Date of Award


Degree Type


Degree Name

Master of Arts (MA)




David L. Clark




This study considers the political significance of the cultural work of public mourning. While "mourning work" has been largely dismissed or distanced from political discourse and overlooked as an object of sustained reflection and query, the sanctioned modes of remembering and honouring the victims of the September 11, 2001 attacks on the United States have greatly stimulated a philosophical rethinking of this dismissal. Addressing in particular the ways in which the public memorial establishes and sustains a spectatorship of individuals who feel themselves part of or belonging to a community of fellow mourners grieving a common anguished past, this study explores how mourning work is, in fact, intricately and significantly bound up with what is considered the "political," in that mourning work provides the very conditions that are necessary for social relationships-and thus, such notions as "community," "nationhood," and the "public" sphere-to emerge.
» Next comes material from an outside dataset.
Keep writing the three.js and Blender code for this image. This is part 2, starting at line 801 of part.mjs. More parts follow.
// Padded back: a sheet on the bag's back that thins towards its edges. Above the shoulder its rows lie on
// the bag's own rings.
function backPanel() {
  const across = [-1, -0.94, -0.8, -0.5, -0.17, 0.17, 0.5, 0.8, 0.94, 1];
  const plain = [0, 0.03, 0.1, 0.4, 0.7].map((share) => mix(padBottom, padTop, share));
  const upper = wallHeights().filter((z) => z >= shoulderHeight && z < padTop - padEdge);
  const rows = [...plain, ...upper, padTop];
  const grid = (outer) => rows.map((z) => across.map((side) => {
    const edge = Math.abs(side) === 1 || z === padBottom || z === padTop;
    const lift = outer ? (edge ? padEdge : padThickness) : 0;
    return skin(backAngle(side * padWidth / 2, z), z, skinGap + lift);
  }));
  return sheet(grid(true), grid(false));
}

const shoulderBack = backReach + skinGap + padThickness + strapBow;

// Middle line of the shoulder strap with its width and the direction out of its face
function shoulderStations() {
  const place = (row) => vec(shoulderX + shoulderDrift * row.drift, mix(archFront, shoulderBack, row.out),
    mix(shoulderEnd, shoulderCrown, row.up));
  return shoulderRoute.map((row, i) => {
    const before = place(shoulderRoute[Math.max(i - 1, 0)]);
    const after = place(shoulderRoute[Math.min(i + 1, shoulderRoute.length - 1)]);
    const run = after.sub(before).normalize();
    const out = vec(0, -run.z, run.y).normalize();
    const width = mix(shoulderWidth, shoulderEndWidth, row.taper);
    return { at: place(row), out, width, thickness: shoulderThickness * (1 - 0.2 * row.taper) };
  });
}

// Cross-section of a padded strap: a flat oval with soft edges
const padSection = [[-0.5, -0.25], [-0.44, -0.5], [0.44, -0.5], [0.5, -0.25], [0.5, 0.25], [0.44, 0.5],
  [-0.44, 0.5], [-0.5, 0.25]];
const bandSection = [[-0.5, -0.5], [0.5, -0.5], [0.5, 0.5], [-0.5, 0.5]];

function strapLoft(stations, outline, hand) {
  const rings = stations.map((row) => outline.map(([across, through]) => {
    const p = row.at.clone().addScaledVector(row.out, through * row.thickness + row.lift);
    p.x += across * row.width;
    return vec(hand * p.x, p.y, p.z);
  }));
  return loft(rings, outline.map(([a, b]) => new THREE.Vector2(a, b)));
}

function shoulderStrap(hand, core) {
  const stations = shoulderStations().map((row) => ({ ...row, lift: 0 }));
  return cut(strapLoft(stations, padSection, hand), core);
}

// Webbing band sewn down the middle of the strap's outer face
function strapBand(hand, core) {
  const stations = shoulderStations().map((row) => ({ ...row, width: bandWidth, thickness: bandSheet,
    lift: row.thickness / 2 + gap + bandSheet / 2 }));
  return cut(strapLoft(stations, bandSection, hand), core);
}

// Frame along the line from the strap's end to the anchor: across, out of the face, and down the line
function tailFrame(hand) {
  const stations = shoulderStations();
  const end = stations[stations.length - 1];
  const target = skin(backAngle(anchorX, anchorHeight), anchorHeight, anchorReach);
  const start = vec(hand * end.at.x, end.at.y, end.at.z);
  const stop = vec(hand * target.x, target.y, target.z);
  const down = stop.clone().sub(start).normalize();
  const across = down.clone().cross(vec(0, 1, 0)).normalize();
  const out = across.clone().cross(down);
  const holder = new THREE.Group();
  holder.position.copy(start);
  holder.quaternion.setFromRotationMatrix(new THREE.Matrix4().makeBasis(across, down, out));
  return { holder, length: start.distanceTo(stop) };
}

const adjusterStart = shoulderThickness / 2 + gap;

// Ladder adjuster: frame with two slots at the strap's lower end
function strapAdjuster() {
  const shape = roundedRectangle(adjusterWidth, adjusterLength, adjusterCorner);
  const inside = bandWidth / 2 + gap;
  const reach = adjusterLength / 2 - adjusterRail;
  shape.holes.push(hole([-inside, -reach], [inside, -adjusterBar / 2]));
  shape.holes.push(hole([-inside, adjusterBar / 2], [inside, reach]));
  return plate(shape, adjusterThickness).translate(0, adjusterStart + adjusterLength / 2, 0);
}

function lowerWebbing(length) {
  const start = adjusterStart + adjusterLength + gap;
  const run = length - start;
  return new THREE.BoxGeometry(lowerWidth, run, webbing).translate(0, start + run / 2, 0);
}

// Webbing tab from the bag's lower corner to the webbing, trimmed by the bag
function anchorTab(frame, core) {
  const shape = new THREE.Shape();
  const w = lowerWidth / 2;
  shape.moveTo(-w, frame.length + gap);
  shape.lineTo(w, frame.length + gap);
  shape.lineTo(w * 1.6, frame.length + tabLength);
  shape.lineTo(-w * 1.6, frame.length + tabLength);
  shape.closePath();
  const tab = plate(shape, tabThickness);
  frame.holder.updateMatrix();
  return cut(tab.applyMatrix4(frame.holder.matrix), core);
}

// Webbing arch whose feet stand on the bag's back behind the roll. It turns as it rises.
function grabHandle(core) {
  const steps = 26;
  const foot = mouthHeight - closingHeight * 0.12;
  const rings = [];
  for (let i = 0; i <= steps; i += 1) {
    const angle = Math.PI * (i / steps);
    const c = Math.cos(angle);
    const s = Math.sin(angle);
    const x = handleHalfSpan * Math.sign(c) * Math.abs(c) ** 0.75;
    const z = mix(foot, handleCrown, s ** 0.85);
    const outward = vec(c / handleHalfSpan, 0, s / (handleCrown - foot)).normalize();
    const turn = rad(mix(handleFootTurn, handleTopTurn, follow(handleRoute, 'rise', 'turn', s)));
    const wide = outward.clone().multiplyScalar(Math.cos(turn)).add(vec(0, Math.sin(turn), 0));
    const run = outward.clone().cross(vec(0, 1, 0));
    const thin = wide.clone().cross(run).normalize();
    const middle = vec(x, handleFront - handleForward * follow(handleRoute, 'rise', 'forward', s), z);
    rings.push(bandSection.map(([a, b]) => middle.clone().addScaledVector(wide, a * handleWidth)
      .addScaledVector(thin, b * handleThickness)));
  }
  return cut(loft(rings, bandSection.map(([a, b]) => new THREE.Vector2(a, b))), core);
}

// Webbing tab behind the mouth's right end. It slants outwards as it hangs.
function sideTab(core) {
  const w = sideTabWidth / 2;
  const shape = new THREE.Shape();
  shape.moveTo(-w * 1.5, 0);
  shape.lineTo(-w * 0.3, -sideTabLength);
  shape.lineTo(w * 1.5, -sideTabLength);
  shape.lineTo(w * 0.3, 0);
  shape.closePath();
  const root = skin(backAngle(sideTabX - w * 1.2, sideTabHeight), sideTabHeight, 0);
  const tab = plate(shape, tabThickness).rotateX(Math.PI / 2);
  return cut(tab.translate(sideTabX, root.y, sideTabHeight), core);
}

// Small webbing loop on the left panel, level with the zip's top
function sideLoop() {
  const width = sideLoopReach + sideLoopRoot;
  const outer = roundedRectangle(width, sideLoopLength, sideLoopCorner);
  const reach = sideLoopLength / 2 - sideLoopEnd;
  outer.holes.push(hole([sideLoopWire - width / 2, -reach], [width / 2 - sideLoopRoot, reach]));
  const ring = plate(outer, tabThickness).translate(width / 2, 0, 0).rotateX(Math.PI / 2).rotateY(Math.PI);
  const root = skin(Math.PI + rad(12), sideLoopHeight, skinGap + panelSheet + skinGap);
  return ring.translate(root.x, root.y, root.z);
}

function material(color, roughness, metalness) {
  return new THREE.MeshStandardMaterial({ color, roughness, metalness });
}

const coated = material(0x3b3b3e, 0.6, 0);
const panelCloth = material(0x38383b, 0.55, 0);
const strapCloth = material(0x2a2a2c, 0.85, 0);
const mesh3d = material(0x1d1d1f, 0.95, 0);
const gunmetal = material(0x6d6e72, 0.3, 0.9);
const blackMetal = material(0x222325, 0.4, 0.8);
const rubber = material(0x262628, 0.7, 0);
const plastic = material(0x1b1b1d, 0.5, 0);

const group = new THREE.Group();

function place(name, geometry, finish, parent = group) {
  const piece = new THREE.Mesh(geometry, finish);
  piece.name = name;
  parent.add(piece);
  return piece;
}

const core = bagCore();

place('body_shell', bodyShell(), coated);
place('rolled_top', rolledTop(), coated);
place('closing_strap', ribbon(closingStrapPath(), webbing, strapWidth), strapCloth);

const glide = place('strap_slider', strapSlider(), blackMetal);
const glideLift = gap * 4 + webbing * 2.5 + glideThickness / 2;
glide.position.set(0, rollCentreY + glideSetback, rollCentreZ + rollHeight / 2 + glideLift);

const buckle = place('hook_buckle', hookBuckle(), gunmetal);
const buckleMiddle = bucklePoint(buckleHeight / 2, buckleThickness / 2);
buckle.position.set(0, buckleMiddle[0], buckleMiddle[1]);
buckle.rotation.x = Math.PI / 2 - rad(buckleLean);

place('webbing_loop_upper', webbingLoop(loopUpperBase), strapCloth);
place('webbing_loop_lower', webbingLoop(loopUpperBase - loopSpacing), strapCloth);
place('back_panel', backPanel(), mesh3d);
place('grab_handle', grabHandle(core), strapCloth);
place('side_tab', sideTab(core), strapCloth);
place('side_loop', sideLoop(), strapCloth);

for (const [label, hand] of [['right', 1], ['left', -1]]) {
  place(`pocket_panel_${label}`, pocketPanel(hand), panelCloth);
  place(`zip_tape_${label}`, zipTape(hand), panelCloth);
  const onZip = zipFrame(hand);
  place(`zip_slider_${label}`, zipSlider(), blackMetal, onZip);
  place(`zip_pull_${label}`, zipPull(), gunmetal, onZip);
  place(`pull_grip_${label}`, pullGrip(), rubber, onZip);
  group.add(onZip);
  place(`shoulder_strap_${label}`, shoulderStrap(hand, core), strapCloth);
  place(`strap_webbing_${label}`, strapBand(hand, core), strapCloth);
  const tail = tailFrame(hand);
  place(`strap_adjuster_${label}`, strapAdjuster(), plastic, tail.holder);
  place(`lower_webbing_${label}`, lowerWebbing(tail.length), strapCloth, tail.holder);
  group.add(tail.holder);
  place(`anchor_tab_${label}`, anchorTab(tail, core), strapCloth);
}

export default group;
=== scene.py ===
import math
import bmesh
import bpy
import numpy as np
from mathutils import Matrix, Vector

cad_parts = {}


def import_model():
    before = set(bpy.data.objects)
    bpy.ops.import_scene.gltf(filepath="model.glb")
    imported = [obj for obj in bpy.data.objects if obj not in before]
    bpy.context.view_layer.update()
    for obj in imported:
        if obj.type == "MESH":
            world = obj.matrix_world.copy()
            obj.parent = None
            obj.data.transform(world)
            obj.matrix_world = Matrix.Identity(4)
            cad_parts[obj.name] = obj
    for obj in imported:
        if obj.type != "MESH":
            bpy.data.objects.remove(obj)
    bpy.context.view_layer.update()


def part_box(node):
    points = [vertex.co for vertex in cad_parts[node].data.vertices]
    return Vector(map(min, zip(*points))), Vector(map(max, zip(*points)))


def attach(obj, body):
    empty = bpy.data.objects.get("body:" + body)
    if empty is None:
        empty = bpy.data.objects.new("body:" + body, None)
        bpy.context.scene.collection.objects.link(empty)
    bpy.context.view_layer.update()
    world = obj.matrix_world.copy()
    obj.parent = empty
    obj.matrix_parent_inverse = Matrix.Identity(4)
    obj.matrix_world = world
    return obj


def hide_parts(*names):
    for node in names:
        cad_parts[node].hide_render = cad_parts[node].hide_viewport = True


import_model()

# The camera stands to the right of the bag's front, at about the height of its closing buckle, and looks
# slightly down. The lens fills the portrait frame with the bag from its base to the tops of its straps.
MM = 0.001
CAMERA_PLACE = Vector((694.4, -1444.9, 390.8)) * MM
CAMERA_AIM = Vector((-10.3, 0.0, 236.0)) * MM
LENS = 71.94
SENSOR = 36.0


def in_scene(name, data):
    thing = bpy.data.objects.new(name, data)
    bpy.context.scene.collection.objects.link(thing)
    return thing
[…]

Chapter 1 ("Beyond Remembrance: (Re)Animating the Living Dead and the Dead Living") explores the ways in which various media that have "9/11" as their focus simultaneously produce and police a "public" sphere made to mourn the deaths that have been rendered "grievable" and worthy of remembrance. Chapter 2 ("Ground Zero's (Im)Possible Voids") considers how the preservation of the bases or "footprints" of the Twin Towers for New York City's "officially sanctioned" public memorial to "9/11" proves instrumental in maintaining the cohesion of the "public" sphere, and also enables us to unpack the torsions at work in the practice of collective remembrance.